On paper, it’s a headline signing. Inter’s left-footed centre-back, capable of playing centrally or at left-back, a ball-playing defender of the highest class. He would soothe the loss of Robertson, ease the uncertainty around Kostas Tsimikas, and buy time for Milos Kerkez to grow into the role.
In reality, he is not a Konaté replacement. He is more of a long-term Van Dijk heir.
Bastoni’s numbers in Serie A are elite. He sits in the top 10% of centre-backs for assists, successful passes, and accurate long balls. He lives in the top 5% for big chances created, overall touches, and xG conceded while on the pitch. He controls games, not just defends them.
His status, though, brings complications. Bastoni would not arrive to rotate. He would expect to start centrally, which likely forces Van Dijk to the right side of the pairing. That is a structural shift, not a like-for-like swap.

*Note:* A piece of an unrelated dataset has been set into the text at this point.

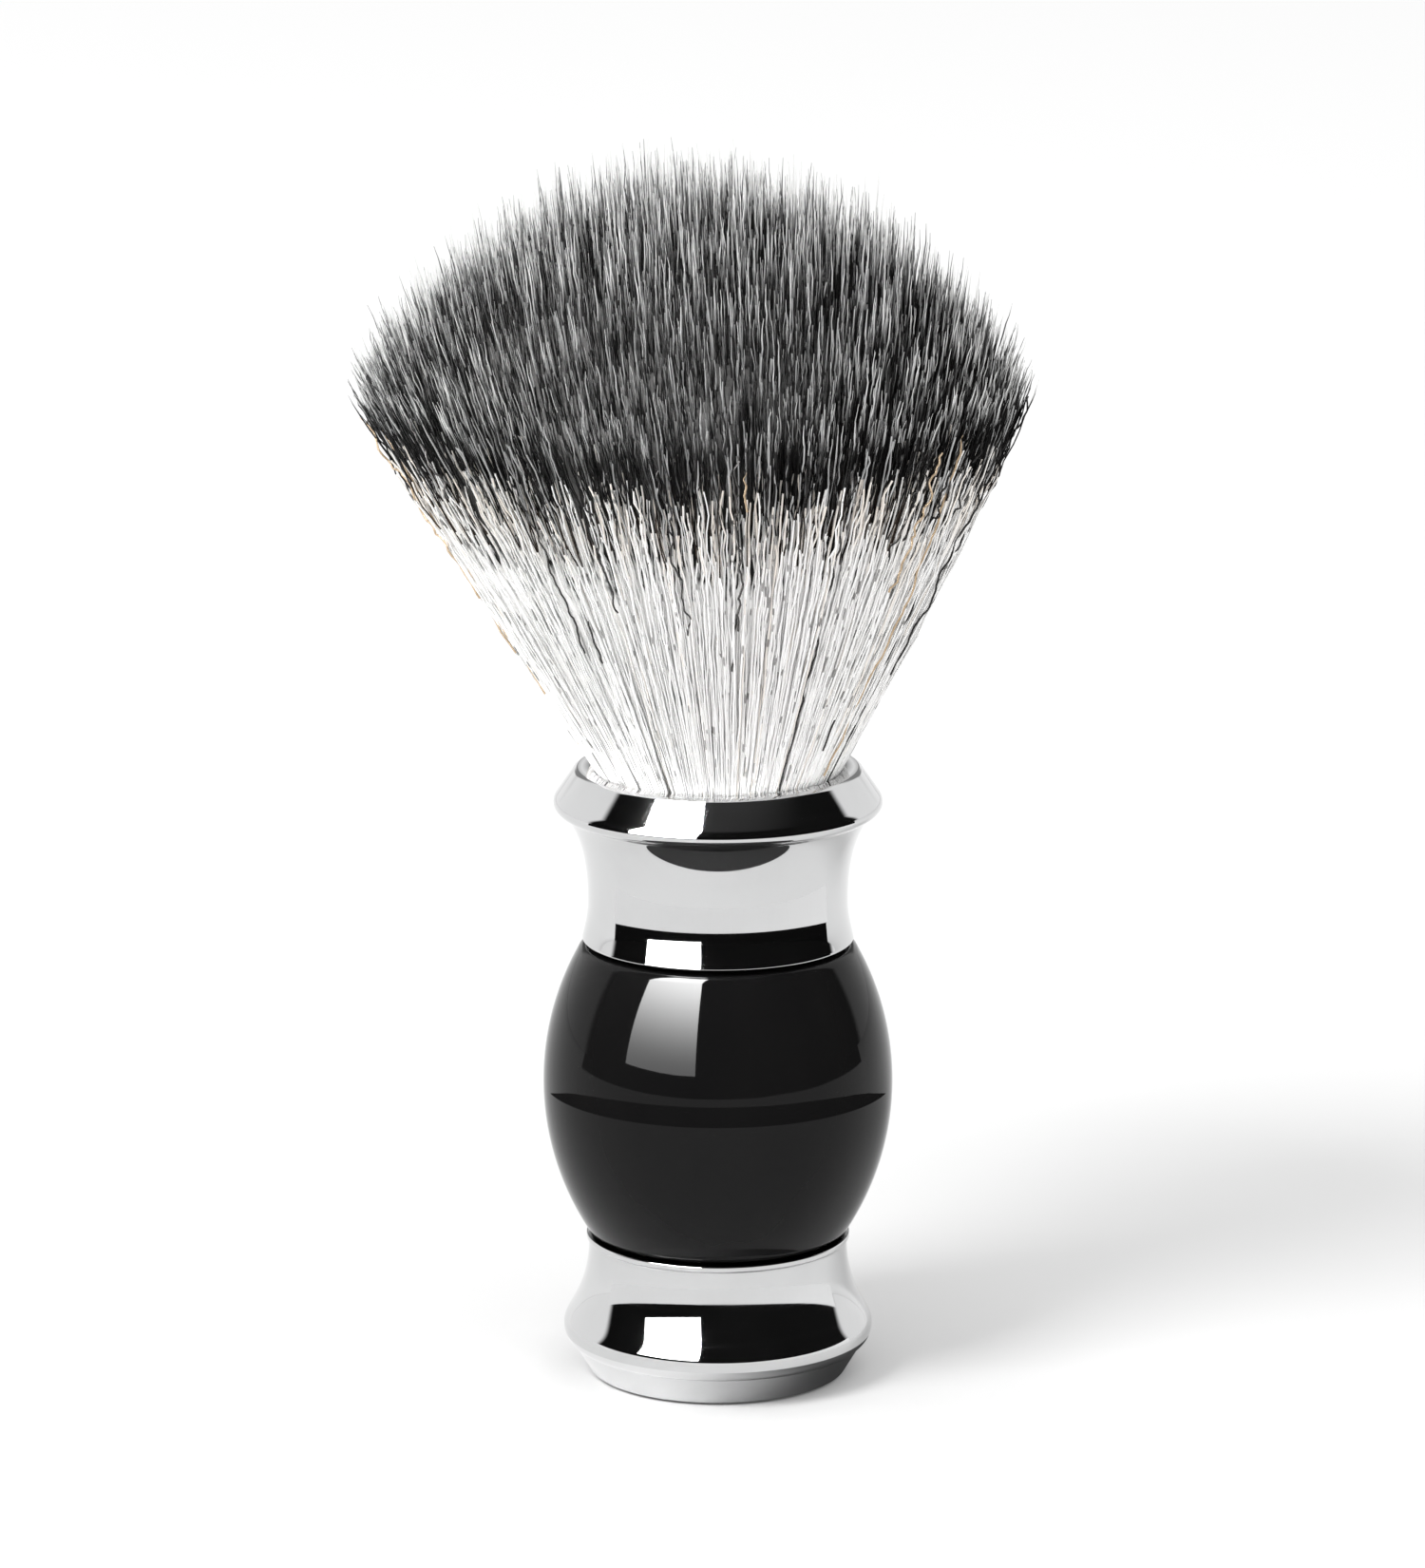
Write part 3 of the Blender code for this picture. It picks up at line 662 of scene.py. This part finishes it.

There was a moment this year when a move felt more plausible. Abuse after his red card against Bosnia and Herzegovina, which triggered Italy’s collapse and elimination from World Cup qualification, created tension and noise around his future.
Barcelona were linked. The door seemed to creak open.
Inter president Giuseppe Marotta has since tried to slam it shut, telling DAZN that Bastoni “has absolutely not expressed his desire to leave.” For now, he looks set to stay in Milan, the club he joined nine years ago.
Still, if there is even the faintest chance of prising him away, Liverpool have to be in the room. Players of his profile and age do not appear on the market often, and when they do, the clubs that hesitate tend to watch them lift trophies elsewhere.
Liverpool now stand at a crossroads of their own making. Konaté will walk, joining a list of modern greats who have left Anfield for a fraction of their worth or nothing at all. The squad is lighter, the margin for error smaller, the market harsher.
Van Hecke, Andersen, Quansah, Bastoni: four very different answers to the same question.
Which version of Liverpool shows up in this window – the bold, decisive operator of old, or the club that keeps discovering too late what it had in its own hands?